In the meantime, the pressure to go to Drancy became a situation of life or death. I called my doctor and asked if he could give me a shot that would cause a high fever; he said he could and would do it the next day at 7 a.m. I had an idea and called an ambulance for that time. The ambulance came, and the doctor gave me the shot. By the time I got to Drancy, I had a high fever. A Nazi doctor there saw me; he spoke to me in German and I vomited all over him. That saved my life: he said to come back when I felt better and sent me home. I went home in the ambulance. Two days later, I saw a very close friend of mine, a prominent writer named Steve Passeur. He was living with a very beautiful woman who was a friend of the Chief of Police of Paris. I asked if she would go to the police to inquire if my exit visa had arrived. She was kind enough to do so and came back with my papers and the visa.
I went to see my parents in Saint Cloud, and told them I had to leave Paris at once but I would do everything I could to get them out of France.
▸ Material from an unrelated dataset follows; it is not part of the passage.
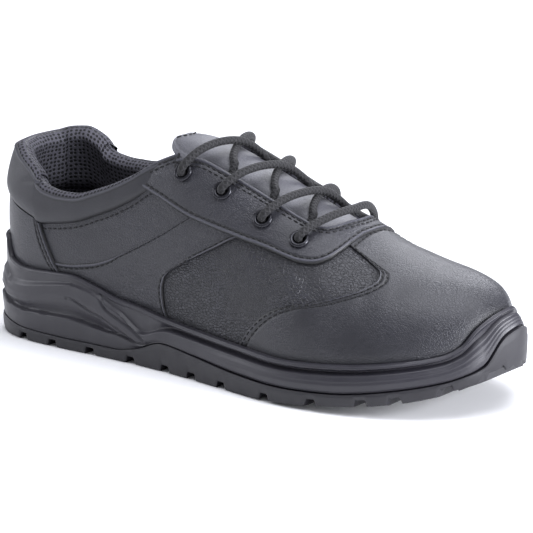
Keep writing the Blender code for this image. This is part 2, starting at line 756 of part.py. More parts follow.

Because there was a rule that people over 60 did not have to go to Drancy, they could stay where they were even though they too were enemy aliens. I took the train that night and ended up in St. Sebastien in France. I was safe there, and stayed a while to recuperate from all of the stress I had been under since the war had started. From there I went to Barcelona, then to Madrid, and on to Lisbon to wait for a boat that would take me to the U.S. I left on the Rex, an Italian boat, and arrived in New York in November of 1939.
Once in New York, I did everything I could to get my parents to the U.S. Since the U.S. had not yet declared war on Germany, I found a functioning American consulate at Bordeaux. I told my parents to go to Bordeaux and get in touch with the Jewish Committee helping people who had been on the St. Louis get out of France. They then got everything they needed to come to America. They arrived here in the early 1940's. Saving my parents' lives is one of the things in my life of which I'm most proud. My father was over 60 and my mother over 56. They spent their last twenty years together in the U.S. with my brother and me. They were enjoyable years for all of us.